MATERIAL PROVIDED:
## BEGIN
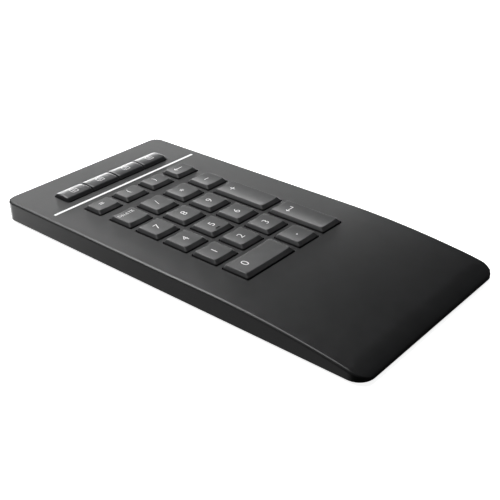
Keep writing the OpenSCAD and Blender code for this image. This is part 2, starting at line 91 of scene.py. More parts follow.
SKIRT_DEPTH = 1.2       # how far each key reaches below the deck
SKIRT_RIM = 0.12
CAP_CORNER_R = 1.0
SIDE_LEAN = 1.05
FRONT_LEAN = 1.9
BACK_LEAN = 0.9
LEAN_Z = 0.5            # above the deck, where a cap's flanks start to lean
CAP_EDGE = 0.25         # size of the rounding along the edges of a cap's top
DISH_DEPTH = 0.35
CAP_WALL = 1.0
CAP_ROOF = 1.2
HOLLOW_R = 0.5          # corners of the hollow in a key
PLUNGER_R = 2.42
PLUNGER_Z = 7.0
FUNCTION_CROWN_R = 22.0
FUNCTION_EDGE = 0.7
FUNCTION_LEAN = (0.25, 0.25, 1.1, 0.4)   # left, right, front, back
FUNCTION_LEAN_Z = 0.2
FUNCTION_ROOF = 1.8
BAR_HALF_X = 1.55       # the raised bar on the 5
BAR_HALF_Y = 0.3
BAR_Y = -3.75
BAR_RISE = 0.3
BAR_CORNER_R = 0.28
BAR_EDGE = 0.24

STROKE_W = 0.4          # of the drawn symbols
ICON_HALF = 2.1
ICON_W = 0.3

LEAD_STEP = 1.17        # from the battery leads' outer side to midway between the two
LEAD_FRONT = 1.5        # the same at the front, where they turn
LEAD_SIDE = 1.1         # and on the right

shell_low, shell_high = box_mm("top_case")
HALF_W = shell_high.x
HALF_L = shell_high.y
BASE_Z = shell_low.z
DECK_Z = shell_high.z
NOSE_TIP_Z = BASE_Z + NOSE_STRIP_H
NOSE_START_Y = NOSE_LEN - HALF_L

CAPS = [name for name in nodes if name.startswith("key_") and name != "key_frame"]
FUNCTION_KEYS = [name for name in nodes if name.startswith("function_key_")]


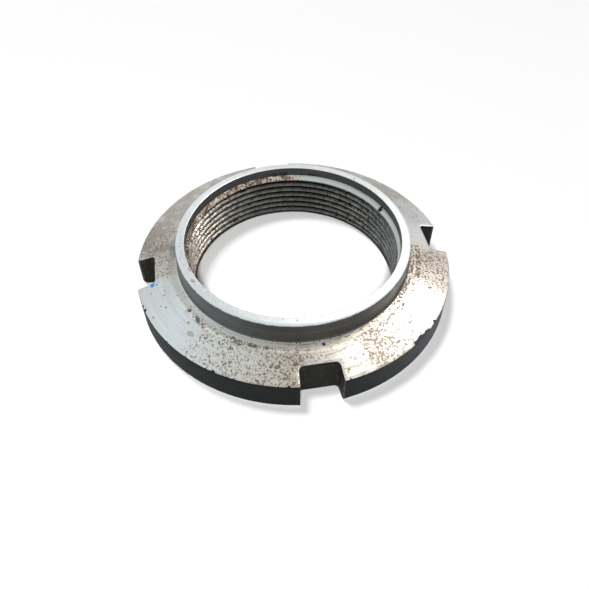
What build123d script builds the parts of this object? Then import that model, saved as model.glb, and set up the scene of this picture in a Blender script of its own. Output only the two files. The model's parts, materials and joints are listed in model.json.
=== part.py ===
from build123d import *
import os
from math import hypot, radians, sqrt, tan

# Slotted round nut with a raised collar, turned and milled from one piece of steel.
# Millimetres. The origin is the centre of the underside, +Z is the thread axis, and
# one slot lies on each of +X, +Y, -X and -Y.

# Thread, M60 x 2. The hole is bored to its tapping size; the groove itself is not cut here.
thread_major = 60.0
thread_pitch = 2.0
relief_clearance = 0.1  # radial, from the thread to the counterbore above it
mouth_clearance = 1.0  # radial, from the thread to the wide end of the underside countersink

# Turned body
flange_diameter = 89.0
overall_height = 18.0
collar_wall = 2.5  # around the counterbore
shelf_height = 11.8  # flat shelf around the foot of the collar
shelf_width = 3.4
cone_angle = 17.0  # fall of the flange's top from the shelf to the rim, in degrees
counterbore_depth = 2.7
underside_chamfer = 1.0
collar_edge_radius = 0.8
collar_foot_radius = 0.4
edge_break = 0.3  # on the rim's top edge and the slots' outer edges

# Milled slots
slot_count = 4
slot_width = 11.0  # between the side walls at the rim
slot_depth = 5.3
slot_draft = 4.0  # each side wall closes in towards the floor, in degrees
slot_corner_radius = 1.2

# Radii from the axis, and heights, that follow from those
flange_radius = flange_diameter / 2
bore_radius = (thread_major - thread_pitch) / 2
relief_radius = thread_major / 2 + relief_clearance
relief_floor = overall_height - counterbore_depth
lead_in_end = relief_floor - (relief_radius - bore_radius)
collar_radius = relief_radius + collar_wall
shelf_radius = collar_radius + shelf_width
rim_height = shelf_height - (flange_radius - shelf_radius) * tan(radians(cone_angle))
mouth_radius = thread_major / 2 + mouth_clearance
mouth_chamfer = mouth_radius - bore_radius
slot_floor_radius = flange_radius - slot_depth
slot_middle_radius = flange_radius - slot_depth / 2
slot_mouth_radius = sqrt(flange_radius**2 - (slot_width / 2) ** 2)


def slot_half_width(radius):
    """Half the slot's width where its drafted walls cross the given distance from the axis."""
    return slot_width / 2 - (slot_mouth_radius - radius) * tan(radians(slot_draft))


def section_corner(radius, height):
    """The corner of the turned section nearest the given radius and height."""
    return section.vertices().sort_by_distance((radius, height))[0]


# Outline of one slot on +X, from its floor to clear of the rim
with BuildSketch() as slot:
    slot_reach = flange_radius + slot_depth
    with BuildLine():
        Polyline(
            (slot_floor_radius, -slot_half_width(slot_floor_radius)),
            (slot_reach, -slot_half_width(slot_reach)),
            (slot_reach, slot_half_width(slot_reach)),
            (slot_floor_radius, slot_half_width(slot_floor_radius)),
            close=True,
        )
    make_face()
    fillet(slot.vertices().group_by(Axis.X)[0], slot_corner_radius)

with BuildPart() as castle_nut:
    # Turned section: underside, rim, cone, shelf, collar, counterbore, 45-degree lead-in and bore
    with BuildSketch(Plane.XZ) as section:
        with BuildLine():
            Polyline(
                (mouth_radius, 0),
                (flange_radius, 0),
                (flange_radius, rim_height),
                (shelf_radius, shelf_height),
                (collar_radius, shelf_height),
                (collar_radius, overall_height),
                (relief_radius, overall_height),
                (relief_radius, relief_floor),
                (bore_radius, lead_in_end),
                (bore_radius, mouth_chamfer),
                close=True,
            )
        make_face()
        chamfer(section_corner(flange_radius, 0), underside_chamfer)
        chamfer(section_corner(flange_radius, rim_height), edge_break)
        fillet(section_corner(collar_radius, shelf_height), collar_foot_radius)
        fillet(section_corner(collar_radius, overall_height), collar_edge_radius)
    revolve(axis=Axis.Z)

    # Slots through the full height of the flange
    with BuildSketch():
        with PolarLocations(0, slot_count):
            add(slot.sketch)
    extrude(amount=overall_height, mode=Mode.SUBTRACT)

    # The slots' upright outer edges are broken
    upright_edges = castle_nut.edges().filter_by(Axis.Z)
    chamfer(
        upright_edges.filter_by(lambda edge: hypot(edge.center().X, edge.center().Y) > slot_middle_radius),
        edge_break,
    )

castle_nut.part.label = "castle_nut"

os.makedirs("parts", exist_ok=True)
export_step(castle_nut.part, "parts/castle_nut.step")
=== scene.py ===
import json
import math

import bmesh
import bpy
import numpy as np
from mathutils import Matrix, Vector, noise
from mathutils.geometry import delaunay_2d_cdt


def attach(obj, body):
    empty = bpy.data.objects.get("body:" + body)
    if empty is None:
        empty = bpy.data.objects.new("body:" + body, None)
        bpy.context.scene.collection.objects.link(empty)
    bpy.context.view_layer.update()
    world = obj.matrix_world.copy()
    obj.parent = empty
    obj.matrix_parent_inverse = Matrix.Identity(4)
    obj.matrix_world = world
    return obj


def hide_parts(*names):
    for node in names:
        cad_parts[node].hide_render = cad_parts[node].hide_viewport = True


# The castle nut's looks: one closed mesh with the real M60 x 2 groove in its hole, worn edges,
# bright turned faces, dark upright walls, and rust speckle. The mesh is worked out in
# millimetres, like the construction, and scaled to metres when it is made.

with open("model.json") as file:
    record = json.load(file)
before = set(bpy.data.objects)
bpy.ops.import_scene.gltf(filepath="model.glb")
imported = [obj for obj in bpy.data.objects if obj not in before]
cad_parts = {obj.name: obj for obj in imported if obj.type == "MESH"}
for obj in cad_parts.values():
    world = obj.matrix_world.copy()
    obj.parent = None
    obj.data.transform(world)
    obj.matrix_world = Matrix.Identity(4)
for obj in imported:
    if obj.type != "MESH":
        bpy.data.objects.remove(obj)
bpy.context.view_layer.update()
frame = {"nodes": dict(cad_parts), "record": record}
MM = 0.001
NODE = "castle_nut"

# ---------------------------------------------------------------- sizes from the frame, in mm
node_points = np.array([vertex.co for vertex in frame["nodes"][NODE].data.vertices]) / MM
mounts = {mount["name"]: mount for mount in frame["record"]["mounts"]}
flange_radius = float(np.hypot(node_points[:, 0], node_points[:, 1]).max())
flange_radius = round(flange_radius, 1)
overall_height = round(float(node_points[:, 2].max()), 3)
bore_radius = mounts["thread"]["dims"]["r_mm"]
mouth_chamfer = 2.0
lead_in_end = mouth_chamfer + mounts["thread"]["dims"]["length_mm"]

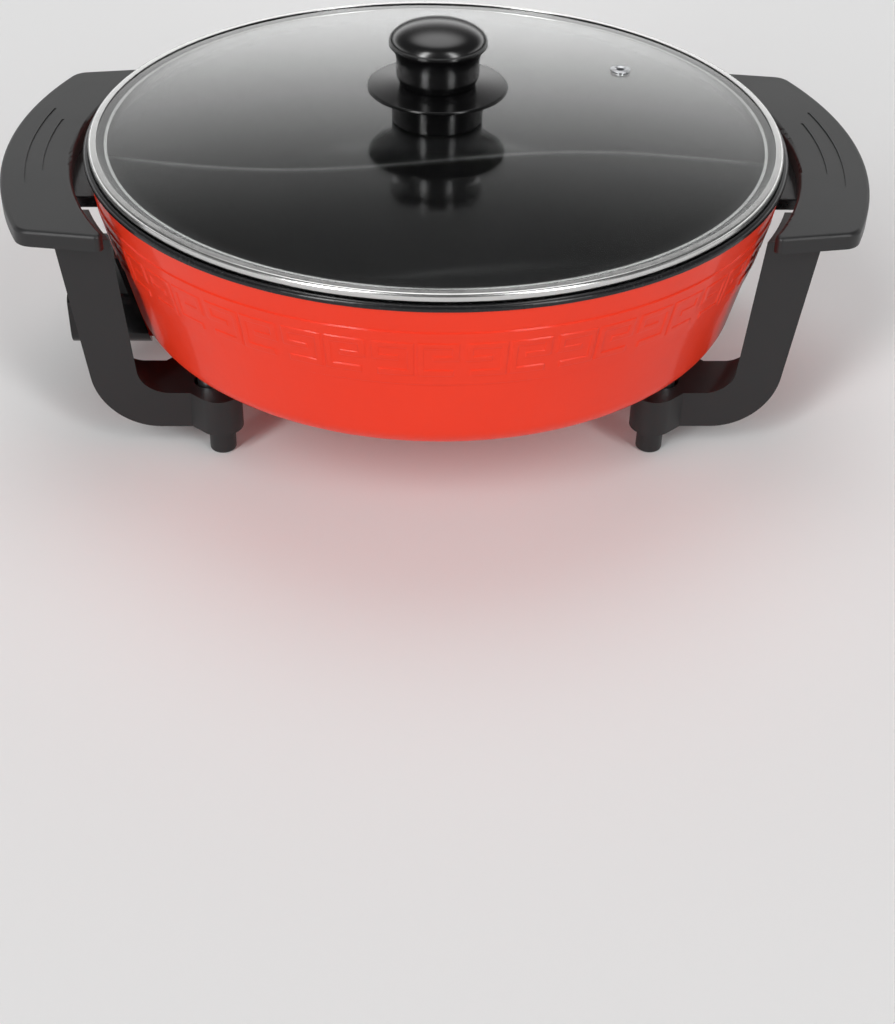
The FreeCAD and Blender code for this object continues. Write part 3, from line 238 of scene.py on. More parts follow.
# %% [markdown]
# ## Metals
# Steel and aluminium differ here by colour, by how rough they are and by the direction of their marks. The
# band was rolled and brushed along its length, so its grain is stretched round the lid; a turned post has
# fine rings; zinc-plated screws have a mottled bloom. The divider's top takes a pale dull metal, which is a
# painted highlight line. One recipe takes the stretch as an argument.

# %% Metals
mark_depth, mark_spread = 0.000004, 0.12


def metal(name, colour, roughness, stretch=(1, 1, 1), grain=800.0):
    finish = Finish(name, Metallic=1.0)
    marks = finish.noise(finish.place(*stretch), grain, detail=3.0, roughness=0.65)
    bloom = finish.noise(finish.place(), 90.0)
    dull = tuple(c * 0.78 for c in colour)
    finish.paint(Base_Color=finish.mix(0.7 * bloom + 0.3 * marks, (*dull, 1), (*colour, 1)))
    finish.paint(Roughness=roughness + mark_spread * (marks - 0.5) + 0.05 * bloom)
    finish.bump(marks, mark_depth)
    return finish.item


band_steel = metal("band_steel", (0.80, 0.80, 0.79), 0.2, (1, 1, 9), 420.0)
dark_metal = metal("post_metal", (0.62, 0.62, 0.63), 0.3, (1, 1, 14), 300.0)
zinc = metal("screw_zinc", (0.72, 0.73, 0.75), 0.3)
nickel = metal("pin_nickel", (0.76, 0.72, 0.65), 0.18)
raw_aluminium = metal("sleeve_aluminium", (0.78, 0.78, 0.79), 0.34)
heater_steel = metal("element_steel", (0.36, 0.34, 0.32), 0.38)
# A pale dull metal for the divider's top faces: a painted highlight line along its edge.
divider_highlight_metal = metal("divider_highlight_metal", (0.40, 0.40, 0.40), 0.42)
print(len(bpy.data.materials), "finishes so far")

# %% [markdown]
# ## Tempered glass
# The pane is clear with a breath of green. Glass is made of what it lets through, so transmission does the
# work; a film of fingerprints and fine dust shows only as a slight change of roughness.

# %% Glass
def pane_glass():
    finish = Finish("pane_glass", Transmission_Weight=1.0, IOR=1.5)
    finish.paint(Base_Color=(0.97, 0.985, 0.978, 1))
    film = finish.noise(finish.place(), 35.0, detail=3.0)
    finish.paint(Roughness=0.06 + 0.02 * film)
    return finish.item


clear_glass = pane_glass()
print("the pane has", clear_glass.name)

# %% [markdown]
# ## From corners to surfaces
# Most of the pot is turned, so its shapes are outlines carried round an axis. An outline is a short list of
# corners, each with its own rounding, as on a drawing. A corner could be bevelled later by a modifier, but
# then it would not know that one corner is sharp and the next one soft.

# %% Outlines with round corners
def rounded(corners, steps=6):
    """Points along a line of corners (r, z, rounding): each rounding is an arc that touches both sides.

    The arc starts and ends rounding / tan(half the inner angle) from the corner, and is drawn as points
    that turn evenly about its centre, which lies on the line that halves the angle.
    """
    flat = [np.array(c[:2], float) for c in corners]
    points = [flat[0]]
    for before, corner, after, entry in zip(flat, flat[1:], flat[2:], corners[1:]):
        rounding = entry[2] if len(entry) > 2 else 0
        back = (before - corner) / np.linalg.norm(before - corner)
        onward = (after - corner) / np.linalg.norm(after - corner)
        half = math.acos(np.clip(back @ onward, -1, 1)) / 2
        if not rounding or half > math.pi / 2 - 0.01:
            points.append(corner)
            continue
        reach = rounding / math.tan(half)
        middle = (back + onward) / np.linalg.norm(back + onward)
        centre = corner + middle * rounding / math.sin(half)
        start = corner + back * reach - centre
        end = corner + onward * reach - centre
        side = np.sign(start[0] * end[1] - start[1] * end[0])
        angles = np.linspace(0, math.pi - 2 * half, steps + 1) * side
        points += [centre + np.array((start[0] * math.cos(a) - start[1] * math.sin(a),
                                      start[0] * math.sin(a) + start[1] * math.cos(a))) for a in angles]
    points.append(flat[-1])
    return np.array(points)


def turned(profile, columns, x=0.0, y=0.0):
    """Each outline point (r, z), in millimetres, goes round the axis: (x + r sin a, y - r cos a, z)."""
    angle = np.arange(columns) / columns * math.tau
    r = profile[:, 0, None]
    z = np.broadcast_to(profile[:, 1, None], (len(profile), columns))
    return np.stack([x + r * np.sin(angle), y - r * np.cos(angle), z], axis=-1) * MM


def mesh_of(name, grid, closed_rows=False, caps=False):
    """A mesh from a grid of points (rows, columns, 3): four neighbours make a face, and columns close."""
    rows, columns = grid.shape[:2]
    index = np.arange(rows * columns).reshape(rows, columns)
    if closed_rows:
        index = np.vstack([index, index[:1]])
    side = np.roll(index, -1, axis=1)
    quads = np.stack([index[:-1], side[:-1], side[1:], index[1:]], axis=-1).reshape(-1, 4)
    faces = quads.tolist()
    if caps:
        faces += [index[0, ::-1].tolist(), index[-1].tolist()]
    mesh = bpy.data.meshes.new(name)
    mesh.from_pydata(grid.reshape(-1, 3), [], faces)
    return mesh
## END
WORK TO DO: Keep both end lines and retype everything in the records above from the line containing "# The slots'" through the line containing "# millimetres, like", exactly, with nothing else.

SOLUTION TO THE EXERCISE:
    # The slots' upright outer edges are broken
    upright_edges = castle_nut.edges().filter_by(Axis.Z)
    chamfer(
        upright_edges.filter_by(lambda edge: hypot(edge.center().X, edge.center().Y) > slot_middle_radius),
        edge_break,
    )

castle_nut.part.label = "castle_nut"

os.makedirs("parts", exist_ok=True)
export_step(castle_nut.part, "parts/castle_nut.step")
=== scene.py ===
import json
import math

import bmesh
import bpy
import numpy as np
from mathutils import Matrix, Vector, noise
from mathutils.geometry import delaunay_2d_cdt


def attach(obj, body):
    empty = bpy.data.objects.get("body:" + body)
    if empty is None:
        empty = bpy.data.objects.new("body:" + body, None)
        bpy.context.scene.collection.objects.link(empty)
    bpy.context.view_layer.update()
    world = obj.matrix_world.copy()
    obj.parent = empty
    obj.matrix_parent_inverse = Matrix.Identity(4)
    obj.matrix_world = world
    return obj


def hide_parts(*names):
    for node in names:
        cad_parts[node].hide_render = cad_parts[node].hide_viewport = True


# The castle nut's looks: one closed mesh with the real M60 x 2 groove in its hole, worn edges,
# bright turned faces, dark upright walls, and rust speckle. The mesh is worked out in
# millimetres, like the construction, and scaled to metres when it is made.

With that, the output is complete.